§ **WHAT YOU WILL DO**
In the entries below, find every line with "where" and copy it.

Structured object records
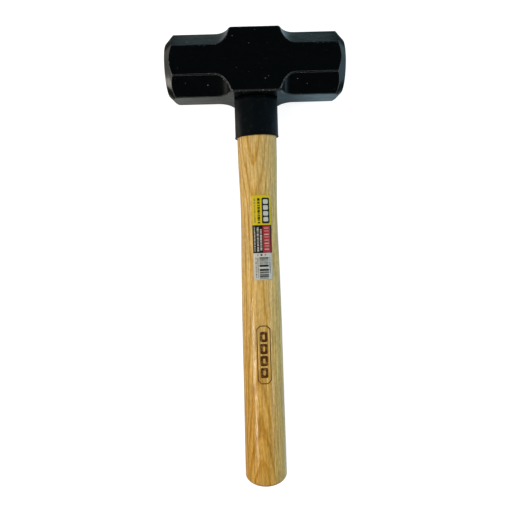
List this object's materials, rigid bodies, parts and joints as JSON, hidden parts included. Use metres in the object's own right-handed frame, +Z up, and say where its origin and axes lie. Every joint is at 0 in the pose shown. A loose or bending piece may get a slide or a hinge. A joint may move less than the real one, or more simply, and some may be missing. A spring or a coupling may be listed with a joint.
{
  "type": "sledgehammer",
  "caption": "Short-handled double-faced sledgehammer: octagonal black steel head wedged on a waisted ash handle, with a plastic overstrike collar and a sticker.",
  "frame": {"origin": "middle of the lower cheek of the head, under the centre of the eye", "axes": "the hammer lies on one cheek: +X along the head towards one striking face, +Y along the handle from butt to head, +Z up through the two cheeks"},
  "size_m": [0.1356, 0.3535, 0.0469],
  "materials": {
    "black_paint": "gloss",
    "ash_wood": "lacquered",
    "black_plastic": "satin",
    "wedge_wood": "bare",
    "wedge_steel": "mill",
    "printed_film": "printed"
  },
  "bodies": {
    "root": {"head": "black_paint", "handle": "ash_wood", "collar": "black_plastic", "wood_wedge": "wedge_wood", "steel_wedge_left": "wedge_steel", "steel_wedge_right": "wedge_steel", "label": "printed_film"}
  },
  "joints": []
}
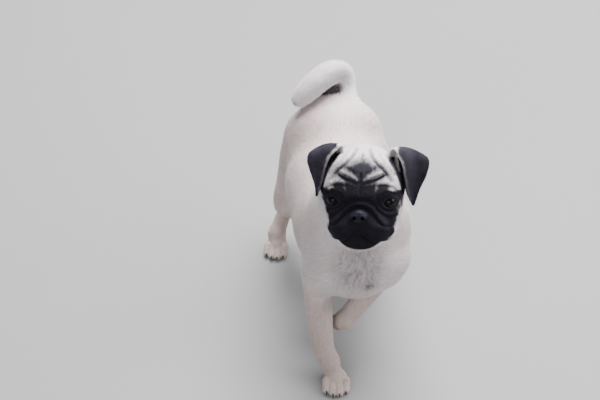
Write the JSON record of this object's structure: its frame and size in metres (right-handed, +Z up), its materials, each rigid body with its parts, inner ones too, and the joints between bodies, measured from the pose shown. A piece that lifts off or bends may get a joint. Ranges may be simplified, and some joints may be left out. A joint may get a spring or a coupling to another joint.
{
  "type": "pug dog figure",
  "caption": "Life-size still figure of a young fawn pug walking with its head raised, ears folded, tail curled and a forepaw lifted.",
  "frame": {"origin": "middle of the figure's box in plan, at the floor under the three paws it stands on", "axes": "+Z up, -Y the way the dog walks, +X the dog's left side"},
  "size_m": [0.1978, 0.3828, 0.3877],
  "materials": {
    "coat": "short fawn coat with a black mask",
    "ear": "black velvet ear",
    "nose": "moist black nose leather",
    "eye": "wet dark brown eye"
  },
  "bodies": {
    "root": {"torso": "coat", "neck": "coat", "head": "coat", "tail": "coat", "foreleg_left": "coat", "foreleg_right": "coat", "hindleg_left": "coat", "hindleg_right": "coat", "forepaw_left": "coat", "forepaw_right": "coat", "hindpaw_left": "coat", "hindpaw_right": "coat", "ear_left": "ear", "ear_right": "ear", "nose": "nose", "eye_left": "eye", "eye_right": "eye"}
  },
  "joints": []
}
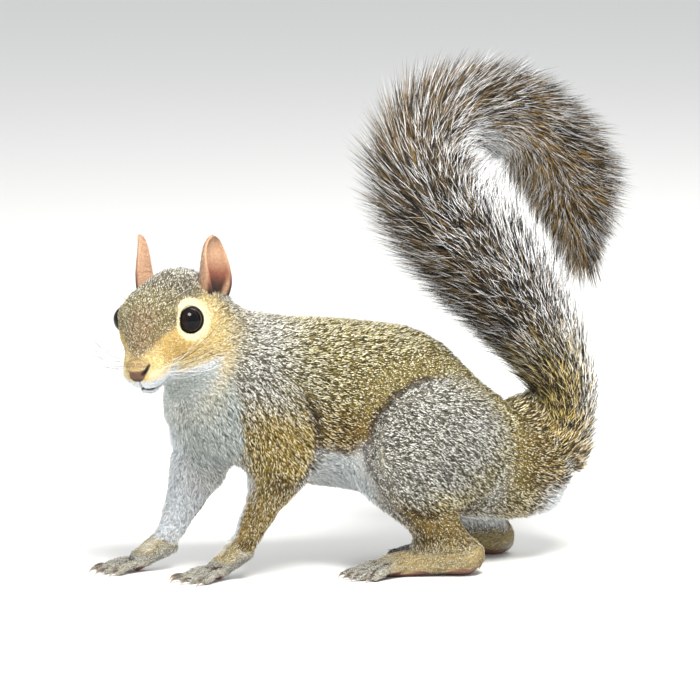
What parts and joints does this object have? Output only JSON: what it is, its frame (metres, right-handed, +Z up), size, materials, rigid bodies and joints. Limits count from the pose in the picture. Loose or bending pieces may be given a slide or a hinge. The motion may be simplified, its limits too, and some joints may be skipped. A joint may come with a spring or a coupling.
{
  "type": "grey squirrel",
  "caption": "Life-size still grey squirrel standing on all fours, head turned aside, bushy tail raised over its rump and curled backwards.",
  "frame": {"origin": "on the floor, under the middle of the whole animal's box", "axes": "-Y the way the body faces, +X the animal's left, +Z up"},
  "size_m": [0.086, 0.2372, 0.2197],
  "materials": {
    "coat": "short banded fur, matte",
    "ear": "thin skin with very short down",
    "eye": "wet gloss, nearly black"
  },
  "bodies": {
    "root": {"head": "coat", "ear_left": "ear", "ear_right": "ear", "eye_left": "eye", "eye_right": "eye", "neck": "coat", "trunk": "coat", "upper_leg_fore_left": "coat", "forearm_left": "coat", "foot_fore_left": "coat", "upper_leg_fore_right": "coat", "forearm_right": "coat", "foot_fore_right": "coat", "thigh_left": "coat", "shank_left": "coat", "foot_hind_left": "coat", "thigh_right": "coat", "shank_right": "coat", "foot_hind_right": "coat", "tail_root": "coat", "tail_middle": "coat", "tail_upper": "coat", "tail_tip": "coat"}
  },
  "joints": []
}
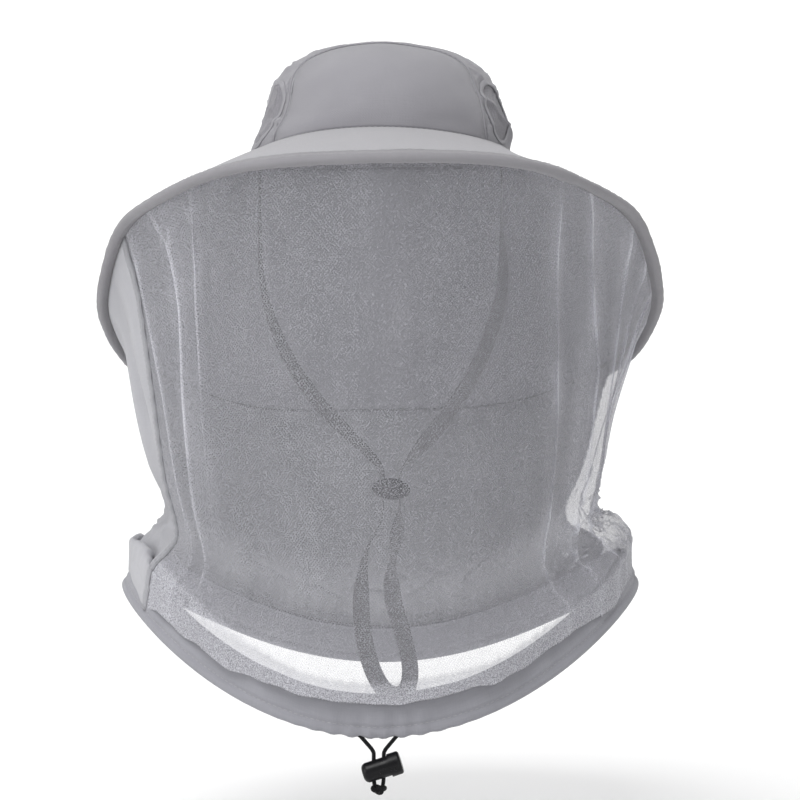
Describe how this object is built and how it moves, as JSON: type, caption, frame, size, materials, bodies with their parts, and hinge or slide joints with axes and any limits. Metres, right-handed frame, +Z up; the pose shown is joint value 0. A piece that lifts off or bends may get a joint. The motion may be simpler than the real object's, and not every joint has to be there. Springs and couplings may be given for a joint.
{
  "type": "beekeeping veil",
  "caption": "Soft wide-brim hat carrying a see-through net over the face and a cloth neck cape, closed below by a drawcord hem with a cord lock, with a sliding chin strap inside.",
  "frame": {"origin": "centre of the head opening, in the plane where the crown is sewn to the brim", "axes": "+Z up along the wearer's head, -Y the way the face looks, +X the wearer's left"},
  "size_m": [0.3558, 0.3759, 0.4379],
  "materials": {
    "hat_cloth": "matte",
    "seam_tape": "matte",
    "vent_mesh": "matte",
    "binding_cloth": "matte",
    "sweatband_cloth": "matte",
    "brim_cloth": "matte",
    "brim_foam": "matte",
    "brim_lining": "matte",
    "face_net": "matte",
    "cape_cloth": "matte",
    "hem_cloth": "matte",
    "elastic_cord": "matte",
    "lock_plastic": "gloss",
    "spring_steel": "satin",
    "strap_webbing": "matte",
    "slider_plastic": "matte"
  },
  "bodies": {
    "hat": {"crown_front_panel": "hat_cloth", "crown_rear_panel": "hat_cloth", "crown_middle_strip": "hat_cloth", "crown_seam_tape_front": "seam_tape", "crown_seam_tape_rear": "seam_tape", "vent_mesh_left": "vent_mesh", "vent_mesh_right": "vent_mesh", "vent_rim_left": "binding_cloth", "vent_rim_right": "binding_cloth", "sweatband": "sweatband_cloth", "brim_upper_cloth": "brim_cloth", "brim_stiffener": "brim_foam", "brim_lower_cloth": "brim_lining", "brim_edge_binding": "binding_cloth", "face_net": "face_net", "neck_cape": "cape_cloth", "side_seam_left": "seam_tape", "side_seam_right": "seam_tape", "hem_casing": "hem_cloth", "hem_drawcord": "elastic_cord", "drawcord_leg_left": "elastic_cord", "drawcord_leg_right": "elastic_cord", "cord_knot": "elastic_cord", "chin_strap": "strap_webbing", "chin_strap_anchor_left": "strap_webbing", "chin_strap_anchor_right": "strap_webbing"},
    "chin_slider": {"chin_slider": "slider_plastic"},
    "cord_lock": {"cord_lock_body": "lock_plastic", "cord_lock_spring": "spring_steel"},
    "lock_plunger": {"cord_lock_plunger": "lock_plastic"}
  },
  "joints": [
    {"name": "chin_slider_slide", "type": "slide", "parent": "hat", "child": "chin_slider", "axis": [0, 0, 1], "range_m": [-0.008, 0.003]},
    {"name": "cord_lock_slide", "type": "slide", "parent": "hat", "child": "cord_lock", "axis": [0, 0, 1], "range_m": [-0.0015, 0.001]},
    {"name": "lock_plunger_press", "type": "slide", "parent": "cord_lock", "child": "lock_plunger", "axis": [-0.9511, 0, -0.309], "range_m": [0, 0.0016], "stiffness_N_per_m": 300, "springref_m": -0.004, "deforming": ["cord_lock_spring"]}
  ]
}
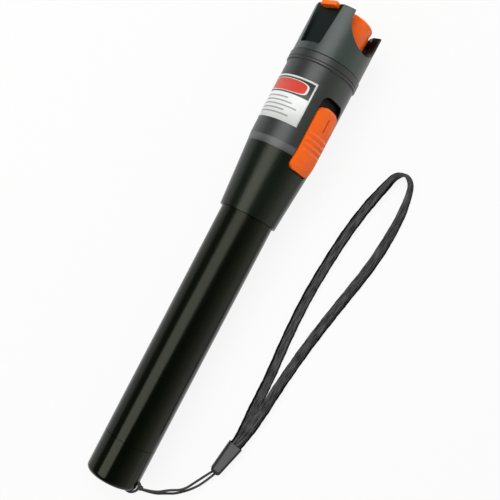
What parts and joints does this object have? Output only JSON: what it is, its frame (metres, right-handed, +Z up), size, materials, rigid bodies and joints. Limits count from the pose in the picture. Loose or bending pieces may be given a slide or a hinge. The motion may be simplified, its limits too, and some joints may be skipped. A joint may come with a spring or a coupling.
{
  "type": "visual fault locator",
  "caption": "Pen-shaped visible laser source for optical fibre, with a ferrule port under a hinged dust cap, a slide switch, a screw-off tail cap and a wrist strap.",
  "frame": {"origin": "centre of the box of the pen without its strap, on the floor it lies on", "axes": "+X along the pen from the tail cap to the head, +Z up, the strap towards -Y"},
  "size_m": [0.1833, 0.0644, 0.0269],
  "materials": {
    "body_plastic": "fine matte slate grey moulding",
    "black_anodised": "satin black anodised tube",
    "cone_black": "satin black",
    "orange": "satin orange moulding",
    "black_plastic": "glossy black",
    "carrier_plastic": "black moulding",
    "cell_sleeve": "plain shrink sleeve over steel",
    "brass": "turned",
    "steel": "plated",
    "board": "green solder mask",
    "ceramic": "polished zirconia",
    "glass": "clear",
    "rubber": "matte",
    "strap_cloth": "flat woven polyester",
    "ferrule_plastic": "grey moulding",
    "cord_cloth": "thin braided cord"
  },
  "bodies": {
    "barrel": {"battery_tube": "black_anodised", "battery_rear": "cell_sleeve", "battery_front": "cell_sleeve", "cone_sleeve": "cone_black", "barrel_housing": "body_plastic", "slot_plate": "black_plastic", "slide_switch": "steel", "carrier": "carrier_plastic", "front_contact": "brass", "driver_board": "board", "board_screws": "steel", "board_parts": "black_plastic", "collar_ring": "body_plastic", "head_shell": "body_plastic", "hinge_pin": "steel", "port_body": "steel", "ceramic_sleeve": "ceramic", "port_nut": "brass", "diode_holder": "brass", "laser_diode": "steel", "diode_leads": "brass", "collimator_lens": "glass"},
    "switch": {"switch_slider": "orange", "switch_lever": "black_plastic"},
    "flap": {"dust_cap": "orange", "cap_pad": "rubber"},
    "tail_contact": {"contact_plate": "brass", "contact_spring": "steel"},
    "tail": {"tail_cap": "black_anodised", "tail_seal": "rubber", "lanyard_loop": "cord_cloth", "lanyard_knot": "cord_cloth", "lanyard_cord_a": "cord_cloth", "lanyard_cord_b": "cord_cloth", "lanyard_ferrule": "ferrule_plastic", "lanyard_strap": "strap_cloth"}
  },
  "joints": [
    {"name": "switch_slide", "type": "slide", "parent": "barrel", "child": "switch", "axis": [0.9998, 0, 0.0222], "range_m": [0, 0.003]},
    {"name": "cap_hinge", "type": "hinge", "parent": "barrel", "child": "flap", "pos_m": [0.08942, -0.00778, 0.00569], "axis": [0.0154, 0.7193, -0.6945], "range_deg": [0, 160]},
    {"name": "tail_travel", "type": "slide", "parent": "barrel", "child": "tail_contact", "axis": [-0.9998, 0, -0.0222], "range_m": [0, 0.006]},
    {"name": "tail_turn", "type": "hinge", "parent": "tail_contact", "child": "tail", "pos_m": [-0.09061, 0, 0.00976], "axis": [-0.9998, 0, -0.0222], "range_deg": [0, 1440]}
  ],
  "couplings": [
    {"joint": "tail_travel", "follows": "tail_turn", "m_per_rad": 0.00023873}
  ]
}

§ **TASK RESULT**
List this object's materials, rigid bodies, parts and joints as JSON, hidden parts included. Use metres in the object's own right-handed frame, +Z up, and say where its origin and axes lie. Every joint is at 0 in the pose shown. A loose or bending piece may get a slide or a hinge. A joint may move less than the real one, or more simply, and some may be missing. A spring or a coupling may be listed with a joint.
  "frame": {"origin": "centre of the head opening, in the plane where the crown is sewn to the brim", "axes": "+Z up along the wearer's head, -Y the way the face looks, +X the wearer's left"},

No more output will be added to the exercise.